Orlando Zapata Tamayo died in hospital in Havana on Tuesday, 85 days after he began refusing food, sparking criticism of Havana from the US and EU countries.

The 42-year-old was arrested in 2003 in an crackdown on opposition activists.

But the Cuban president said neither Mr Tamayo nor anyone else on the island had been tortured.

Mr Zapata, who was declared a “prisoner of conscience” by Amnesty International, had been refusing food in protest at jail conditions and died in the capital’s Hermanos Ameijeiras hospital.

Anyone remotely interested what happens to you in Cuba when you express opinions contrary to the government owes it to himself to read Against all Hope by Armando Valladares. Valladares was a guest of the Communist paradise’s prison system because had the temerity to express doubts in Cuba’s expression of Communist perfection. Here is an excerpt from the end of the book when he was released:

As the cars sped along, a flood of memories rushed over me. Twenty-two years in jail. I recalled the two sergeants, Porfirio and Matanzas, plunging their bayonets into Ernesto Diaz Madruga’s body; Roberto Lopez Chavez dying in a cell, calling for water, the guards urinating over his face and in his gasping mouth; Boitel, denied water too, after more than fifty days on a hunger strike, because Castro wanted him dead; Clara, Boitel’s poor mother, beaten by Lieutenant Abad in a Political Police station just because she wanted to find out where her son was buried. I remember Carrion, shot in the leg, telling Jaguey not to shoot, and Jaguey mercilessly, heartlessly shooting him in the back; the officers who threatened family members if they cried at a funeral.

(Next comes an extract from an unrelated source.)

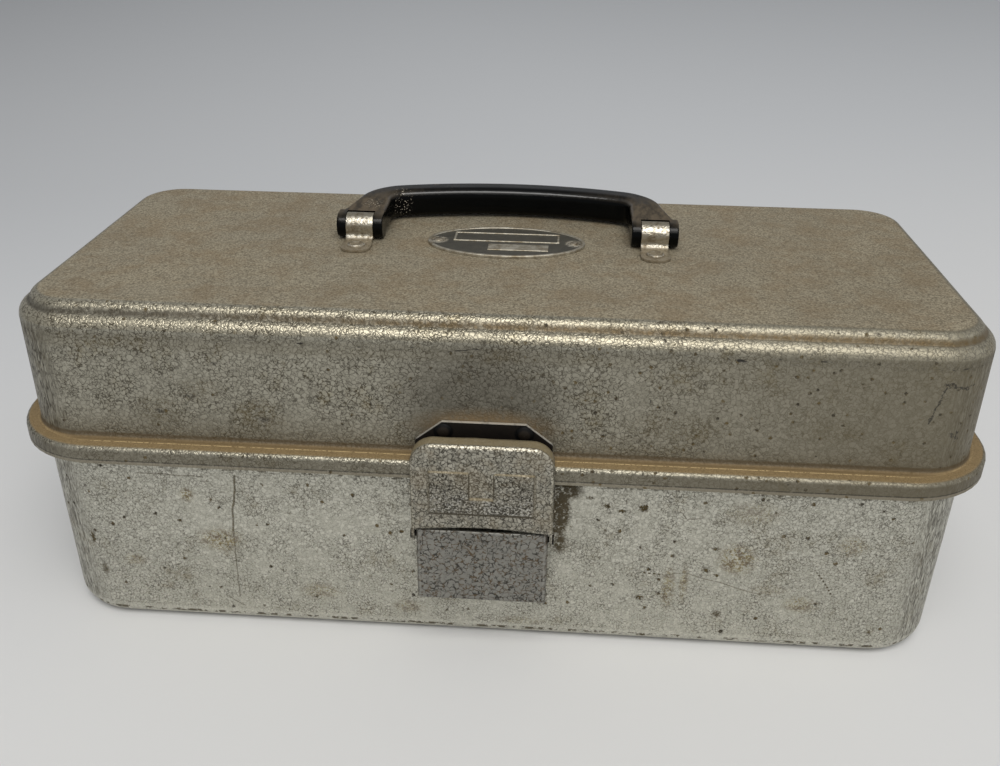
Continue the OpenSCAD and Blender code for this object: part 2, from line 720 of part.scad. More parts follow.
module grip_section() rounded_rect(grip_w, grip_h, grip_edge_r);

module handle_leg() {
    hull() {
        translate([barrel_x, handle_y + 2, handle_z]) rotate([90, 0, 0]) linear_extrude(2)
            rounded_rect(barrel_l, 2 * barrel_r, 2.5, $fn = 32);
        translate([corner_x + grip_corner_r, corner_y, grip_z]) rotate([90, 0, 0]) linear_extrude(0.5)
            rounded_rect(grip_w, grip_h, grip_edge_r, $fn = 32);
    }
}

// Part of a ring with the grip's section, inside the wedge of the given directions
module grip_ring(r, wedge) {
    intersection() {
        rotate_extrude() translate([r, 0]) grip_section();
        translate([0, 0, -grip_h]) linear_extrude(2 * grip_h)
            polygon([[0, 0], for (a = wedge) a * 2 * grip_bow_r]);
    }
}

module carrying_handle() color("#141414") {
    cheek = strap_w / 2 + strap_side_gap;
    difference() {
        union() {
            translate([0, bow_y, grip_z]) grip_ring(grip_bow_r, [grip_turn, [-grip_turn[0], grip_turn[1]]]);
            both_ends() {
                translate([corner_x, corner_y, grip_z]) grip_ring(grip_corner_r, [[1, 0], [1, 1], grip_turn]);
                handle_leg();
                translate([barrel_in, handle_y, handle_z]) rotate([0, 90, 0]) cylinder(h = barrel_l, r = barrel_r);
            }
        }
        both_ends() translate([barrel_x - cheek, handle_y, handle_z]) rotate([0, 90, 0])
            cylinder(h = 2 * cheek, r = slot_r);
    }
    both_ends() translate([barrel_x - cheek, handle_y, handle_z]) rotate([0, 90, 0])
        cylinder(h = 2 * cheek, r = strap_pin_r);
}

// ---- Tray arms

// Arm fixed to the lid's end wall: it turns with the lid and carries the rear pins of both trays
module lid_arm() {
    difference() {
        on_end_plane(inner_arm_x, arm_t) {
            link_bar(lower_pin, upper_pin, arm_r);
            link_bar(lower_pin, arm_fix[0], arm_r);
            link_bar(upper_pin, arm_fix[1], arm_r);
            link_bar(arm_fix[0], arm_fix[1], arm_r);
        }
        for (place = [lower_pin, upper_pin]) along_x(inner_arm_x - 1, place)
            cylinder(h = arm_t + 2, r = arm_pin_r + pin_clearance);
        for (place = arm_fix) along_x(inner_arm_x - 1, place) cylinder(h = arm_t + 2, r = plain_rivet[0]);
    }
}

module lid_arm_left() color("lightsteelblue") translate([-2 * inner_arm_x - arm_t, 0, 0]) lid_arm();

module lid_arm_right() color("lightsteelblue") lid_arm();

module lid_arm_spacers() color("gainsboro") {
    both_ends() for (place = arm_fix) along_x(inner_arm_x + arm_t, place) difference() {
        cylinder(h = lid_in_x - inner_arm_x - arm_t, r = arm_r - 1.5);
        translate([0, 0, -1]) cylinder(h = 10, r = plain_rivet[0]);
    }
}

module lid_arm_rivets() color("gainsboro") at_arm_rivets() rivet(plain_rivet, lid_half_l - inner_arm_x);

// Arm pivoted on the base: it keeps the trays level
module front_arm() {
    difference() {
        on_end_plane(outer_arm_x, arm_t) {
            link_bar(arm_pivot, arm_pivot + lower_pin, arm_r);
            link_bar(arm_pivot + lower_pin, arm_pivot + upper_pin, arm_r);
        }
        for (place = [lower_pin, upper_pin]) along_x(outer_arm_x - 1, arm_pivot + place)
            cylinder(h = arm_t + 2, r = arm_pin_r + pin_clearance);
        along_x(outer_arm_x - 1, arm_pivot) cylinder(h = arm_t + 2, r = pivot_rivet[0] + pin_clearance);
    }
}

module front_arm_left() color("steelblue") translate([-2 * outer_arm_x - arm_t, 0, 0]) front_arm();

module front_arm_right() color("steelblue") front_arm();

// ---- Trays

// Open tray with rounded corners and a hemmed edge; box is its back, depth, floor height and height
module tray(box, pin) {
    runs = [[tray_r - tray_bottom_r, 90, tray_bottom_r - tray_t], [box[3] - tray_bottom_r, 0, 0]];
    cx = tray_x - tray_r;
    cy = box[1] / 2 - tray_r;
    difference() {
        translate([0, hinge_y - box[0] - box[1] / 2, hinge_z + box[2]]) union() {
            sweep_round(cx, cy) {
                sheet_run(runs, tray_t);
                translate([tray_r - 2 * tray_t, box[3] - hem_h]) square([2 * tray_t, hem_h]);
            }
            translate([-cx, -cy, 0]) cube([2 * cx, 2 * cy, tray_t]);
        }
        both_ends() for (place = [pin, pin + arm_pivot]) along_x(tray_x - 5, place)
            cylinder(h = 10, r = arm_pin_r);
    }
}

module tray_dividers(box, count) {
    pitch = 2 * tray_x / (count + 1);
    h = box[3] - tray_t - hem_h - 1;
    foot = 6;
    for (i = [1:count]) translate([i * pitch - tray_x - tray_t / 2, 0, hinge_z + box[2] + tray_t]) {
        difference() {
            translate([0, hinge_y - box[0] - box[1] + tray_t, 0]) cube([tray_t, box[1] - 2 * tray_t, h]);
            for (y = [hinge_y - box[0] - box[1] + tray_bottom_r, hinge_y - box[0] - tray_bottom_r])
                translate([-1, y - tray_bottom_r, -1]) cube([tray_t + 2, 2 * tray_bottom_r, tray_bottom_r + 1]);
        }
        translate([0, hinge_y - box[0] - box[1] + 2 * tray_bottom_r, 0])
            cube([foot, box[1] - 4 * tray_bottom_r, tray_t]);
    }
}

// Shouldered rivets of a tray: the rear pair turns in the lid's arms, the front pair in the front arms
module tray_pins(pin) {
    head = 0.8;
    both_ends() {
        along_x(tray_x - tray_t - head, pin) cylinder(h = head, r = arm_pin_r + head);
        along_x(tray_x - tray_t, pin) cylinder(h = inner_arm_x + arm_t - tray_x + tray_t, r = arm_pin_r);
        along_x(tray_x, pin) cylinder(h = tray_gap - 0.1, r = arm_pin_r + 1);
        along_x(tray_x - tray_t - head, pin + arm_pivot) cylinder(h = head, r = arm_pin_r + head);
        along_x(tray_x - tray_t, pin + arm_pivot)
            cylinder(h = outer_arm_x + arm_t - tray_x + tray_t, r = arm_pin_r);
        along_x(tray_x, pin + arm_pivot) cylinder(h = outer_arm_x - tray_x - 0.1, r = arm_pin_r + 1);
    }
}

module lower_tray() color("darkgray") tray(lower_box, lower_pin);

module lower_tray_dividers() color("gray") tray_dividers(lower_box, lower_dividers);

module lower_tray_pins() color("gainsboro") tray_pins(lower_pin);

module upper_tray() color("darkgray") tray(upper_box, upper_pin);

module upper_tray_dividers() color("gray") tray_dividers(upper_box, upper_dividers);

module upper_tray_pins() color("gainsboro") tray_pins(upper_pin);

base_shell();
base_hinge_leaf_left();
base_hinge_leaf_right();
base_hinge_rivets();
hinge_pins();
latch_keeper();
latch_keeper_rivets();
arm_pivot_rivets();
arm_pivot_washers();
lid_shell();
lid_hinge_leaf_left();
lid_hinge_leaf_right();
lid_hinge_rivets();
handle_strap_left();
handle_strap_right();
handle_strap_rivets();
nameplate();
nameplate_rivets();
latch_bracket();
latch_bracket_rivets();
latch_cover();
latch_lever_pins();
lid_arm_left();
lid_arm_right();
lid_arm_spacers();
lid_arm_rivets();
carrying_handle();
latch_lever();
front_arm_left();
front_arm_right();
lower_tray();
lower_tray_dividers();
lower_tray_pins();
upper_tray();
upper_tray_dividers();
upper_tray_pins();
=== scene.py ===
from functools import partialmethod
from math import acos, atan, cos, degrees, hypot, pi, radians, sin, sqrt

import bmesh
import bpy
from mathutils import Matrix, Vector, noise


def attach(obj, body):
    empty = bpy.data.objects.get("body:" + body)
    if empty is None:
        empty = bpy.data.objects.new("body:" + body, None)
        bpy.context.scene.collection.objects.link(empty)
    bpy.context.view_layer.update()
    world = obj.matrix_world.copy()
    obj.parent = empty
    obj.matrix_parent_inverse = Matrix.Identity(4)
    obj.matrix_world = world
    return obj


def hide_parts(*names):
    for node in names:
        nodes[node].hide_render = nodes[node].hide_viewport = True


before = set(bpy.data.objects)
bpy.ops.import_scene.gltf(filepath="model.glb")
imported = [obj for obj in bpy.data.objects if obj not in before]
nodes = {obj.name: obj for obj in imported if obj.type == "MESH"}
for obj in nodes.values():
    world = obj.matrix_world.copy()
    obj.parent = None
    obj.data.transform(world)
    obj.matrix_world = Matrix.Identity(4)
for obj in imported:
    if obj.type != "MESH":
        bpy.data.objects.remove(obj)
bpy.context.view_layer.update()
mm = 0.001
print("loaded", len(nodes), "solids")

# ---- camera and light

cameraLook = {
    "place": (21.512, -361.841, 258.257),
    "turns": (0.0633579, -0.478427, -0.0119048),  # round Z, then X, then Y
    "lens": 36.78,
    "sensor": 36,
}


def makeCamera(look):
    yaw, pitch, roll = look["turns"]
    turn = Matrix.Rotation(yaw, 3, "Z") @ Matrix.Rotation(pitch, 3, "X") @ Matrix.Rotation(roll, 3, "Y")
    right, forward, up = turn.col
    data = bpy.data.cameras.new("camera")
    data.lens = look["lens"]
    data.sensor_width = look["sensor"]
    data.clip_start = 0.01
    camera = bpy.data.objects.new("camera", data)
    axes = Matrix((right, up, -forward)).transposed().to_4x4()
    camera.matrix_world = Matrix.Translation(Vector(look["place"]) * mm) @ axes
    bpy.context.scene.collection.objects.link(camera)
    bpy.context.scene.camera = camera


lightLook = {
    "worldColor": (0.95, 0.97, 1.0),
    "worldStrength": 0.37,
    "lamps": {
        # name: place and size in metres, power in watts, colour
        "overhead": ((0.2, -1.3, 2.0), (1.7, 1.65), 40, (1.0, 0.98, 0.95)),
        "sideFill": ((2.2, -0.3, 1.0), (1.0, 1.4), 4, (0.94, 0.97, 1.0)),
    },
}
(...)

I remembered Estebita and Piri dying in blackout cells, the victims of biological experimentation; Diosdado Aquit, Chino Tan, Eddy Molina and so many others murdered in the forced-labour fields, quarries and camps. A legion of spectres, naked, crippled, hobbling and crawling through my mind, and the hundreds of men wounded and mutilated in the horrifying searches. Dynamite. Drawer cells. Eduardo Capote’s fingers chopped off by a machete. Concentration camps, tortures, women beaten, soldiers pushing prisoners’ heads into a lake of shit, the beatings of Eloy and Izaguirre. Martin Perez with his testicles destroyed by bullets. Robertico weeping for his mother.

And in the midst of that apocalyptic vision of the most dreadful and horrifying moments in my life, in the midst of the gray, ashy dust and the orgy of beatings and blood, prisoners beaten to the ground, a man emerged, the skeletal figure of a man wasted by hunger, with white hair, blazing blue eyes, and a heart overflowing with love, raising his arms to the invisible heaven and pleading for mercy for his executioners.

“Forgive them, Father, for they know not what they do.” And a burst of machine-gun fire ripping open his breast.

Think about that before you take your next vacation in Cuba.